Levin proposes a couple explanations why prodding and massaging the prostate during sex feels good. One is that the heightened body awareness it produces can increase genital awareness, as it has been shown to do in studies examining female orgasm. This can lead to rethinking sexual pleasure, associating new sensations with more familiar routes to pleasure.
“The brain literature refers to this as ‘the plasticity of the brain’ but in lay parlance a common description is ‘rewiring of the brain,’” he writes.
This brain rewiring, in which a new, unexplored avenue of sexual pleasure can come to seem normal, could explain some people’s experiences with prostate orgasm. It’s hard to say the reasons prostate orgasm is so intense, though, since there haven’t been any laboratory studies on it.
For this reason, Levin writes, many people have to get their information from the internet.
“Unlike the sparsity of academic literature on prostate-induced orgasms there appears to be an enormous number of internet sites involving such activity,” he writes.
Specifically, he references the community page on the website of Aneros, a company that specializes in prostate stimulation toys. Some common themes among user discussions of prostate-induced orgasm, he says, are relaxation, time, and practice.
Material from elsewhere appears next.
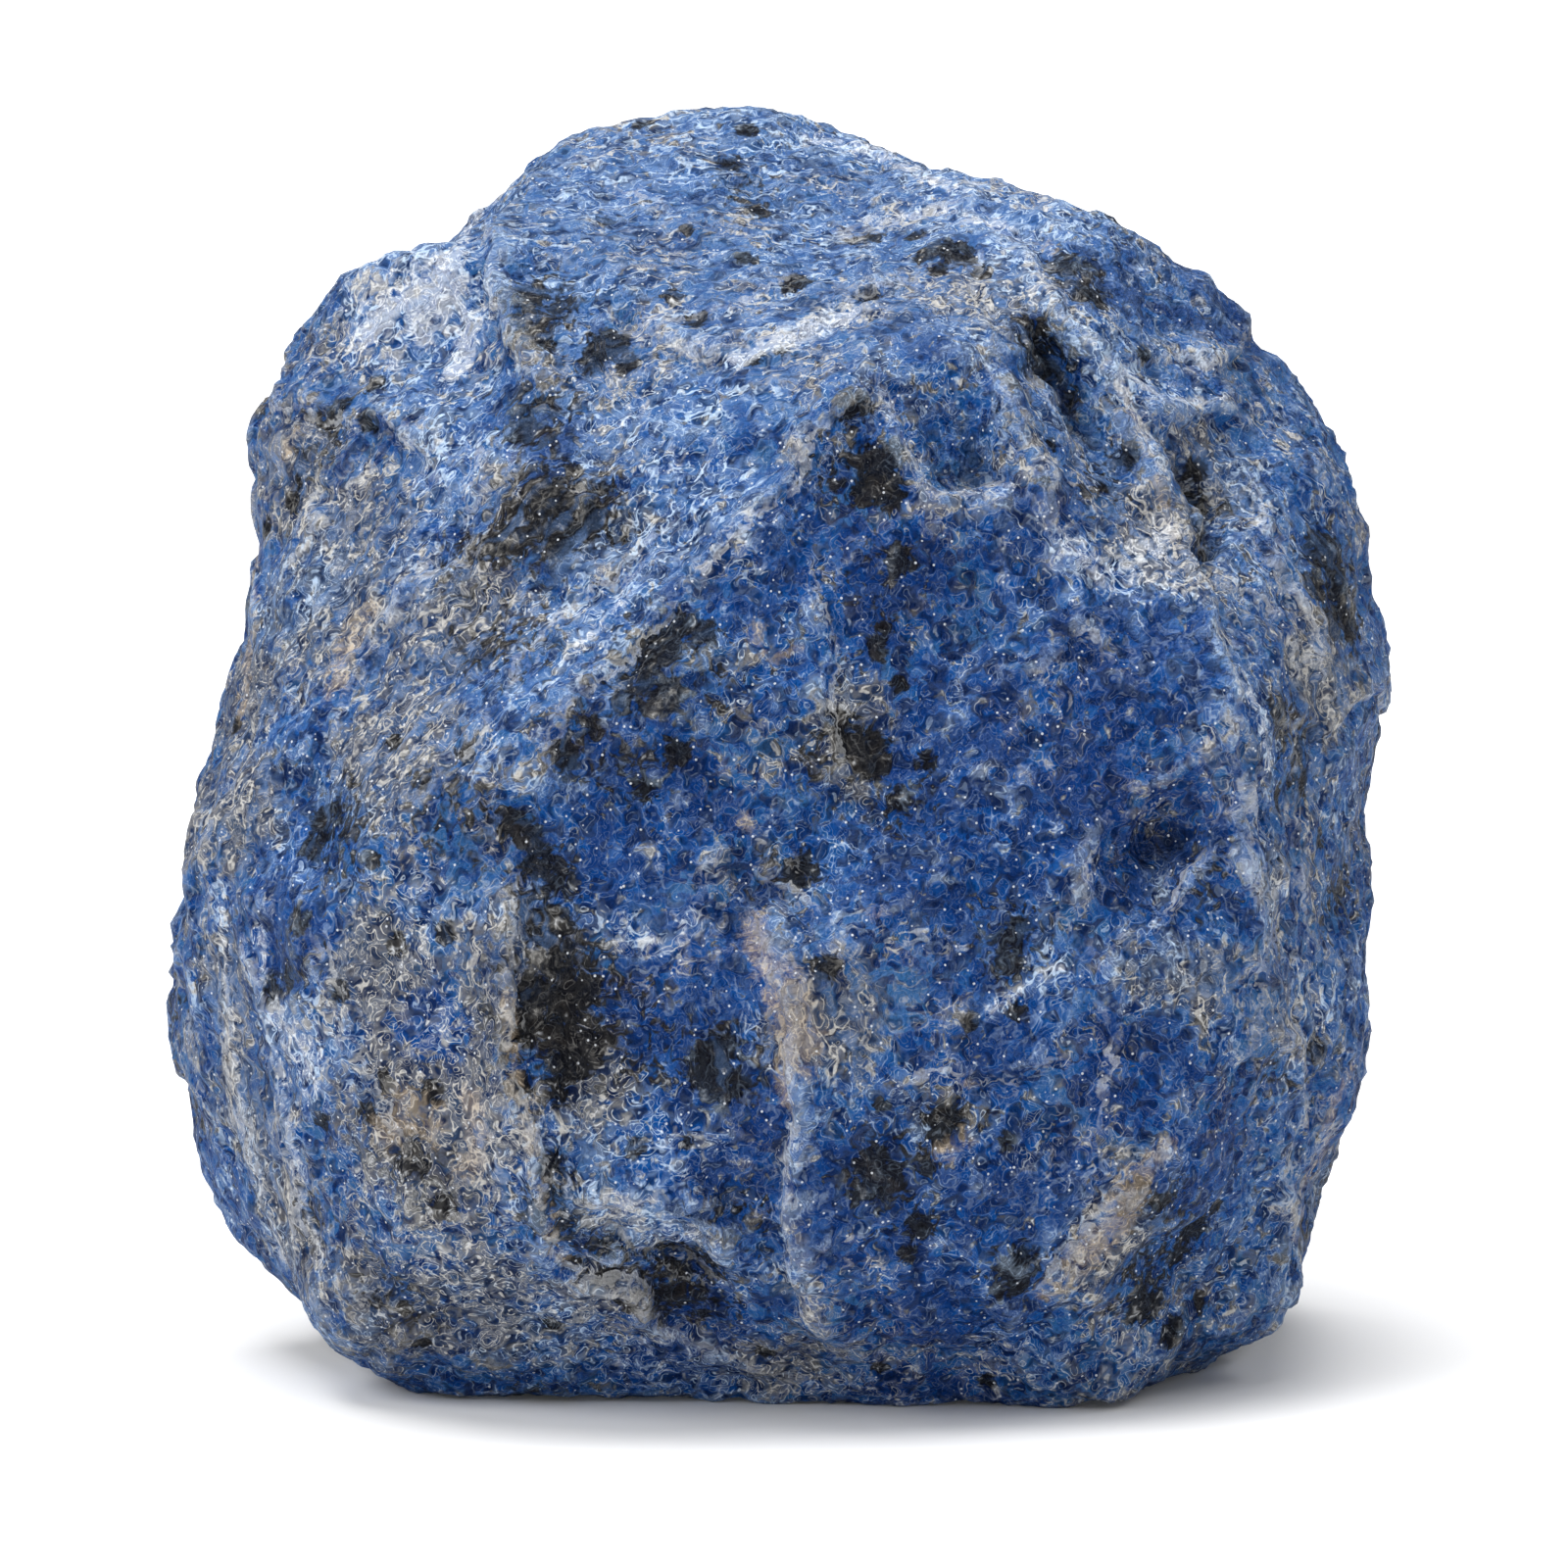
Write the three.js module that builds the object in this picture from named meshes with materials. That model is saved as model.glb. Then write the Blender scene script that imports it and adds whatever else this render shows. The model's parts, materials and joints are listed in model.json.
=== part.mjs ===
// Rough dumortierite: one broken lump of blue stone that fills a palm and stands on a small flat spot.
// Millimetres, +Z up, front towards -Y. The origin is on the ground, under the middle of the stone.
//
// The lump is first shaped as it is seen from the front, in a frame that leans back a little:
// x runs right, y up and z out towards the viewer, all measured from the middle of the stone.
// It is then stood upright and flattened where it meets the ground.

import * as THREE from "three";
import { mergeVertices } from "three/addons/utils/BufferGeometryUtils.js";
import { ImprovedNoise } from "three/addons/math/ImprovedNoise.js";

// How the lump leans and stands: its middle is this far above the ground.
const LEAN = THREE.MathUtils.degToRad(10);
const MIDDLE_ABOVE_GROUND = 33;

// The plain lump inside its outline: how far it bulges, and how square its shoulders are (2 is an ellipse).
const FRONT_BULGE = 27;
const BACK_BULGE = 27;
const SHOULDERS = 2.8;

// The mesh: how finely the ball is divided, how much finer it is at the front than at the back,
// and how near a crest a corner has to lie to be moved onto it.
const BALL_DIVISIONS = 21;
const CROWDING_TO_FRONT = 0.22;
const SNAP_TO_CREST = 0.8;

// How round the edges between faces are, how steeply a crest falls away (1 is straight), the share of a
// crest at each end over which it rises, and the share of the outline's reach over which relief fades.
const FACET_ROUNDING = 0.55;
const CREST_STEEPNESS = 1.4;
const CREST_ENDS = 0.18;
const RELIEF_FADES = { from: 0.84, to: 0.99 };

// Bumps of the broken surface: how long and how high.
const BROAD_BUMPS = { length: 11, height: 0.55 };
const SMALL_BUMPS = { length: 4.2, height: 0.3 };

const OUTLINE = [
  [33.8, 6.2],
  [32.6, 12.2],
  [31.3, 18.2],
  [28.1, 23.6],
  [23.8, 28.4],
  [18.2, 31.2],
  [12.3, 33.5],
  [6.5, 36],
  [0.3, 37.1],
  [-6.2, 37],
  [-12.8, 35.7],
  [-17.8, 31.5],
  [-21.4, 28.5],
  [-25.1, 27.7],
  [-27.8, 23.4],
  [-29.6, 17.4],
  [-29.9, 11.2],
  [-32.6, 0.3],
  [-33.8, -5.8],
  [-34.4, -12.3],
  [-33.7, -19.4],
  [-30.8, -25.8],
  [-26.4, -31.5],
  [-20, -36.4],
  [-8, -37.6],
  [9, -37.6],
  [19, -37.8],
  [23.9, -33.4],
  [28.2, -30.6],
  [30.1, -24.9],
  [32.7, -18.5],
  [32.8, -11.6],
  [33, 0],
].map(([x, y]) => new THREE.Vector3(x, y, 0));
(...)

And this is just the beginning.
“The scientific study of orgasm has always been challenging,” said Levin in a statement on Wednesday. “Those induced by prostate stimulation have been ignored. We have just started the journey on its discovery road.”
The next steps? Levin wants someone to do brain imaging studies of people having prostate-stimulated orgasms to compare them to people having penile stimulated orgasms. Any volunteers?